Silk & Burlap, 28 E. Patrick Street. silkandburlap.com; 301-360-9648. Owners Saule Smariga and Angelique Hoffman, draw on their retail backgrounds and keenly honed senses of style to outfit this lifestyle boutique with an eclectic mix of vintage furniture, new home goods and clothing. The owners love new American designers and locally made products, from home goods to paper.
Dancing Bear Toys and Gifts, 15 E. Patrick St., dbeartoys.com; 301-631-9300. This "battery-free" toy store has been a Frederick favorite since 2000. The shop hosts kid-friendly events and sells toys, games and books — both new and retro — created by companies that value fair pay, environmentally-friendly practices and good working conditions.
The Knot House, 129 E. Patrick St., knothouseyarns.com; 334-707-0528. The Knot House is "not your grandmother's yarn shop," laughs owner Cathy Baucom. In its year and a half in business, her shop has become the go-to spot for local stitchers, who love its interesting selection of hand-dyed yarns.
Venus on the Half Shell, 101 E. Patrick St., facebook.com/venus-on-the-half-shell; 301-662-6213. Venus on the Half Shell has been part of the downtown Frederick scene for 18 years, bouncing from one location to another. Carrying vintage clothing and accessories (for men and women) and vintage mid-century modern furniture, the shop is a hit both for the quality of merchandise and for the witty tags owner Jennifer Stillrich writes for each item.
Food and dining
Shopping requires sustenance and no visit to downtown Frederick is complete without a meal at one of the town's renowned restaurants — and don't forget dessert.
Volt, 228 N. Market St., voltrestaurant.com; 301-696-8658. Adventurous diners should not miss Bryan Voltaggio's high-concept destination restaurant, which has garnered national acclaim for its careful, creative dishes.

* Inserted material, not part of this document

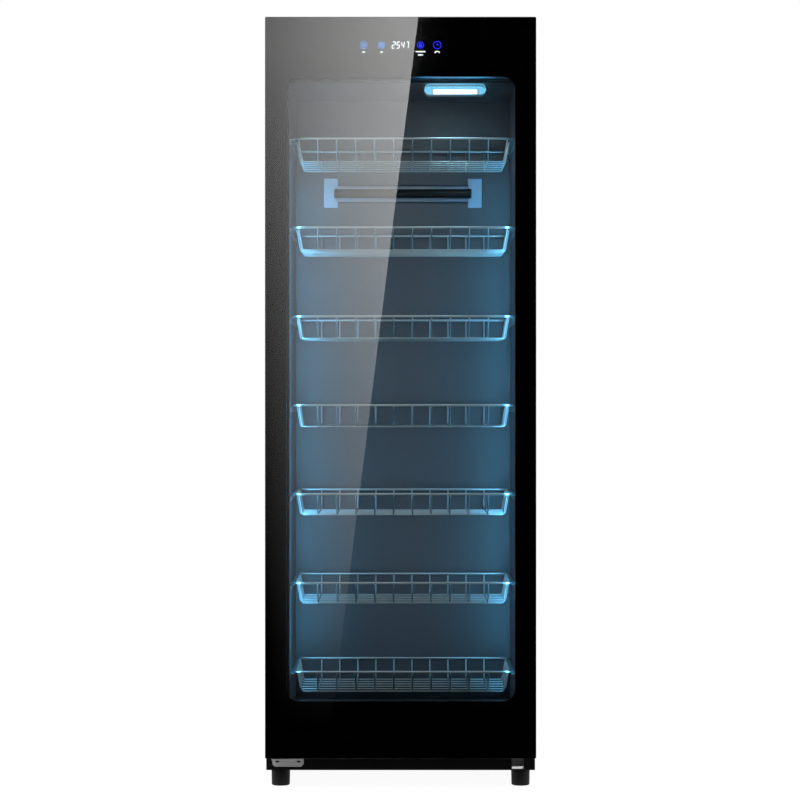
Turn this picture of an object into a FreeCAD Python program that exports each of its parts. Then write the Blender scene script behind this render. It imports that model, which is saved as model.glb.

Zoe's Chocolate Company, 121 N. Market St., zoeschocolate.com; 301-694-5882. The Tsoukatos family scouts local farms for ingredients like cream, eggs and butter to create fabulous chocolates to sell at their shop. Some flavors, like Aegean Pistachio and Baklava, are nods to the family's Greek heritage, while others (Apple Pie, Spiced Pear) celebrate their life in America.